> **Stated goal**
Report how many lines contain "down"; state the number and nothing else.

[Structured object records]
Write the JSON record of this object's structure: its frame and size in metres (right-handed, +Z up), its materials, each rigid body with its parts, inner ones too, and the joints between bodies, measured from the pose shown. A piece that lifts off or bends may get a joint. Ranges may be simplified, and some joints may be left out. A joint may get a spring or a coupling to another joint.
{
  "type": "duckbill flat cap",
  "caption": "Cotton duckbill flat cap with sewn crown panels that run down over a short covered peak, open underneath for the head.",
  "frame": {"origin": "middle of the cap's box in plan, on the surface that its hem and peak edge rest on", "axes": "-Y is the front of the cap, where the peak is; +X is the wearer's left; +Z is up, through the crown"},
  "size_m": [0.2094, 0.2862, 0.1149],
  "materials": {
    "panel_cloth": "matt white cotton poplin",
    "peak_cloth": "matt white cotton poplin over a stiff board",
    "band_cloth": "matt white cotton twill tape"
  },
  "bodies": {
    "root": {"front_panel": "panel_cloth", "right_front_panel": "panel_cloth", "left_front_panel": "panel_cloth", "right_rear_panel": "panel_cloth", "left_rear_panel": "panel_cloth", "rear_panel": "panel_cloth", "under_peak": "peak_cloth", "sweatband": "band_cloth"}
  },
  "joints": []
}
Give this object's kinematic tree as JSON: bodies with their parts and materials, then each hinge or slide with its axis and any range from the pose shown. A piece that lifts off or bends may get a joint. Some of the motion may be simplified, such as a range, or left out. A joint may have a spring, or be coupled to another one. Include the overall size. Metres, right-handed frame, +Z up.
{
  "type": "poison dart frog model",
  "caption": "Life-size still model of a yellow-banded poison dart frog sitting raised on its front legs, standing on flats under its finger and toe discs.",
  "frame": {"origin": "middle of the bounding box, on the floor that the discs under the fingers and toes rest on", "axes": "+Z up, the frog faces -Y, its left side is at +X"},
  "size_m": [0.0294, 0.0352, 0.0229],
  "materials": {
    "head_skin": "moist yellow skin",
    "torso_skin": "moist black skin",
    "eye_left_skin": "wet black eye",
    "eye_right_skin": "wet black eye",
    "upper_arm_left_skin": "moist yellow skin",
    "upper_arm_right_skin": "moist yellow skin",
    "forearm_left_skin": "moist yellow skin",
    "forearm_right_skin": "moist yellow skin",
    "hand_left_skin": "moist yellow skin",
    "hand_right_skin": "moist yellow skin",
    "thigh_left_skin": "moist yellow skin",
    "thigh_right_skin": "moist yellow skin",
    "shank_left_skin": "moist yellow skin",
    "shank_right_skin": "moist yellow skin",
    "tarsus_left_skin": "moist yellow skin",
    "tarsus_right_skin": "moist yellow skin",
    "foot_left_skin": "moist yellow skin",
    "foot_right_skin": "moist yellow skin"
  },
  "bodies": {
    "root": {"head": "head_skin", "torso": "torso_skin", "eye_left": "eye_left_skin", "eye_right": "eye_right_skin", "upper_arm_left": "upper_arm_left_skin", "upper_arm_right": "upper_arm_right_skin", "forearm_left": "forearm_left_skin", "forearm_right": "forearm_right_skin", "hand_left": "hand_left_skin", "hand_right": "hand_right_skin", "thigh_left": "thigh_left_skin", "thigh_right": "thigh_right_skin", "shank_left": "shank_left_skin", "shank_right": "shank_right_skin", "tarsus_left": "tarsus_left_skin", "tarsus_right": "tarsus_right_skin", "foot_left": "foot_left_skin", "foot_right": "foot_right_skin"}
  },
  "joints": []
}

...

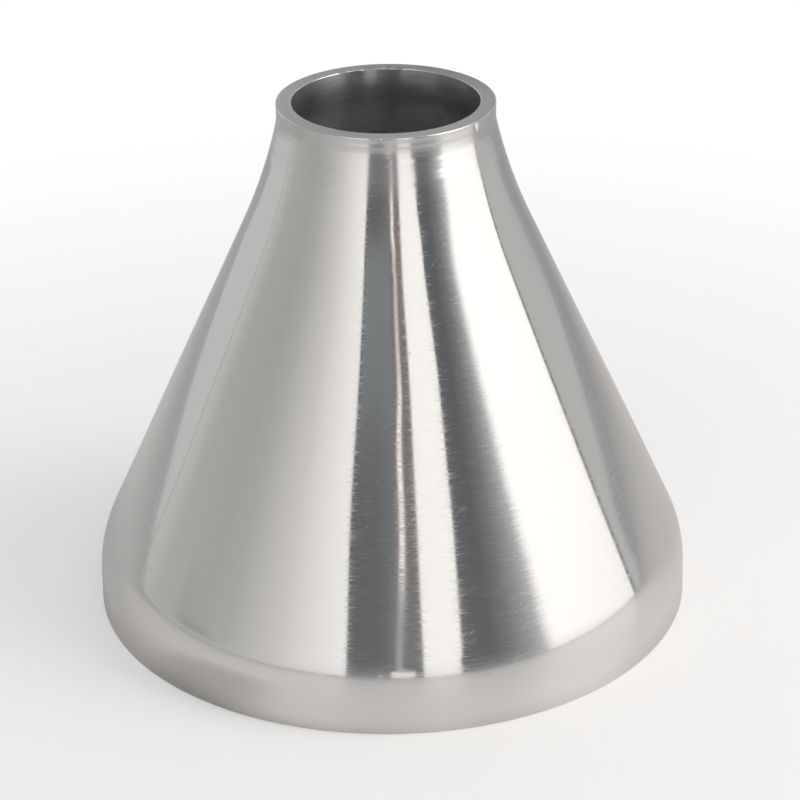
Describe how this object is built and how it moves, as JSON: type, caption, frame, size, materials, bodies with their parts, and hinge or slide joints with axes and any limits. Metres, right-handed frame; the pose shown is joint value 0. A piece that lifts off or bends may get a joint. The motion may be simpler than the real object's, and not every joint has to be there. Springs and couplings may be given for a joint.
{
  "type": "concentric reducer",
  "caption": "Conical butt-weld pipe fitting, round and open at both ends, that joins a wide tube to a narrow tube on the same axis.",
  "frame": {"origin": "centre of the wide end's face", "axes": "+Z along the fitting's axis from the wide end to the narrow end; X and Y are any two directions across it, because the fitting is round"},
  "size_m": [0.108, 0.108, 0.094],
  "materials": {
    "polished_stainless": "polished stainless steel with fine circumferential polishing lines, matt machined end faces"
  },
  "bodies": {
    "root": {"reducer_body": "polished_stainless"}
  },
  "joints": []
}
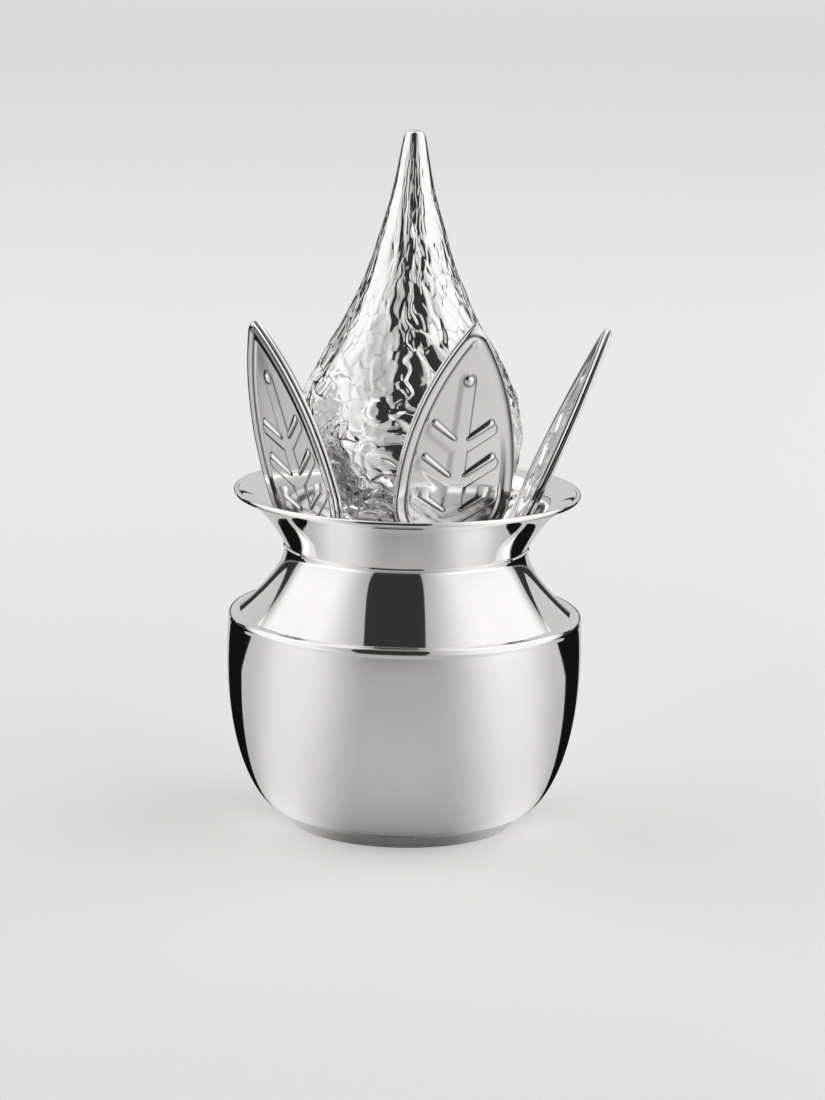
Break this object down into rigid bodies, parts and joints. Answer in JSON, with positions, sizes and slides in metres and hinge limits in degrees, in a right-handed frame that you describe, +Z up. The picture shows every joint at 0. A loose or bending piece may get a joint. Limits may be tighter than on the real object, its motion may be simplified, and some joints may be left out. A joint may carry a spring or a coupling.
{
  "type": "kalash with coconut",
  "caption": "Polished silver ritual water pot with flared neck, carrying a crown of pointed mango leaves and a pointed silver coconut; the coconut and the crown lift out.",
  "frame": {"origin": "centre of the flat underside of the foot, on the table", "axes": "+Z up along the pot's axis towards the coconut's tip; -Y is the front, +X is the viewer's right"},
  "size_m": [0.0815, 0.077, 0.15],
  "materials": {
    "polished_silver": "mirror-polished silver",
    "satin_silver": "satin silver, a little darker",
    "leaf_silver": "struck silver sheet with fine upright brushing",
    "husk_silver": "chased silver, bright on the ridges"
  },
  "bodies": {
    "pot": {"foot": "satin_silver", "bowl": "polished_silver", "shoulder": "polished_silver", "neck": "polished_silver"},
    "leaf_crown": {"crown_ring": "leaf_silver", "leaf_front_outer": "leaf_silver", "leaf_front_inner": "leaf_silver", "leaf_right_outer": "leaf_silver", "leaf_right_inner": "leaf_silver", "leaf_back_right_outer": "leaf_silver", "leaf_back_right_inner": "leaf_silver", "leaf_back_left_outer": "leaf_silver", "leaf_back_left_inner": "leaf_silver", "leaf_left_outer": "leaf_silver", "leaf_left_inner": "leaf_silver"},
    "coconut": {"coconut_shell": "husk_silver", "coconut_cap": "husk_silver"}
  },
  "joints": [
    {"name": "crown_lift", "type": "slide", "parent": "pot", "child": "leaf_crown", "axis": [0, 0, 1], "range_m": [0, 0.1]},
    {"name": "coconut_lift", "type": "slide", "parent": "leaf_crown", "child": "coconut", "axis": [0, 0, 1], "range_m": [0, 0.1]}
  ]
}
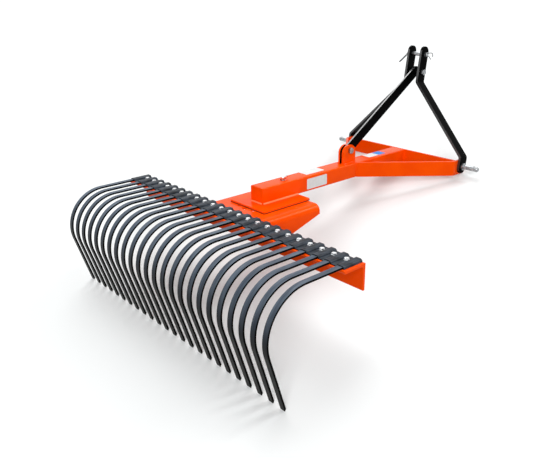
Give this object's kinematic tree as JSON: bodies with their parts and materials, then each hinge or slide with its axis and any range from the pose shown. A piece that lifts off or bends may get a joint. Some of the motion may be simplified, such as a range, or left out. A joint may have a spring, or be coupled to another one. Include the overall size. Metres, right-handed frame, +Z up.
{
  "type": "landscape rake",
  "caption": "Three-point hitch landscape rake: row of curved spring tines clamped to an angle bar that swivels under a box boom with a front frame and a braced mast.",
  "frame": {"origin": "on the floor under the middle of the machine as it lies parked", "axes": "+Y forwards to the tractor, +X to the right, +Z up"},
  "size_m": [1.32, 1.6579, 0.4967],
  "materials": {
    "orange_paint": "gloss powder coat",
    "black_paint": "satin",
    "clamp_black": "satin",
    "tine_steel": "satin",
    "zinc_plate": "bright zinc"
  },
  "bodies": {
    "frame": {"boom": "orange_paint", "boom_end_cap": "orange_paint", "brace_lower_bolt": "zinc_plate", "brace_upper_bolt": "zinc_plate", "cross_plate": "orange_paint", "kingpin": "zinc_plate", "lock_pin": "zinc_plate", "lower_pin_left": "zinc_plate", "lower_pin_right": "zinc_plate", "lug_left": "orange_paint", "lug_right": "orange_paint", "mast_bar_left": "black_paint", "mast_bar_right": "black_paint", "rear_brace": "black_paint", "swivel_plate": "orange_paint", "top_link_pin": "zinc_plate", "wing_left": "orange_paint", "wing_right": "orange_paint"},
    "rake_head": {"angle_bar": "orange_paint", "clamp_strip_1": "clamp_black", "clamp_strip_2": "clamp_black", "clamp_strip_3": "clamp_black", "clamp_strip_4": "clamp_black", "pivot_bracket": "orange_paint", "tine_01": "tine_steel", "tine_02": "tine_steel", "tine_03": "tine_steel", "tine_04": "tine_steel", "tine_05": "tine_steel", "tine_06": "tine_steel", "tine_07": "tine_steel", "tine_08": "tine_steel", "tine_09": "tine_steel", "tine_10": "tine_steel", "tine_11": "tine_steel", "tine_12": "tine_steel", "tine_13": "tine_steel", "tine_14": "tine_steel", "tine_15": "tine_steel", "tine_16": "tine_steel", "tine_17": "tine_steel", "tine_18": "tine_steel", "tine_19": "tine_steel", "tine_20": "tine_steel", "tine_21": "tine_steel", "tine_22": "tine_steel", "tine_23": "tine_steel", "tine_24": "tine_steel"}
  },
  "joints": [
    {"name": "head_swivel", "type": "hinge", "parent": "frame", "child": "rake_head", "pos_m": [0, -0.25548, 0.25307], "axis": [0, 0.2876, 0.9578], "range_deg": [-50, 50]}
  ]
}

...

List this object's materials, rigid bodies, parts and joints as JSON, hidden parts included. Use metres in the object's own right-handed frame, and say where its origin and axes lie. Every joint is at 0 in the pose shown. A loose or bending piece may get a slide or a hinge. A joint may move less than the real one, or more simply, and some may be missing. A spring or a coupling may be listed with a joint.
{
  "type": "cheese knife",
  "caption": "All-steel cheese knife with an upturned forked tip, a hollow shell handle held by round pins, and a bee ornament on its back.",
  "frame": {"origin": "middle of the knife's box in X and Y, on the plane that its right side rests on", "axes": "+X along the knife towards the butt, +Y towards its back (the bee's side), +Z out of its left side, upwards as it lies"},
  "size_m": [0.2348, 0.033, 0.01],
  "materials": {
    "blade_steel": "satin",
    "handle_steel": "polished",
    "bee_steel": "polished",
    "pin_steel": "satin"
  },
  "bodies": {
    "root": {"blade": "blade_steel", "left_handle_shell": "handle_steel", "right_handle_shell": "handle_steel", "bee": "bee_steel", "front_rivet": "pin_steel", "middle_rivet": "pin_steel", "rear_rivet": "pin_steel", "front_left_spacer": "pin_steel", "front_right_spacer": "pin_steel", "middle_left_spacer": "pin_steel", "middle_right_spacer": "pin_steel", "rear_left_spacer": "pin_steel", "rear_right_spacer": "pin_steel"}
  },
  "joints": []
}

> **The solution**
2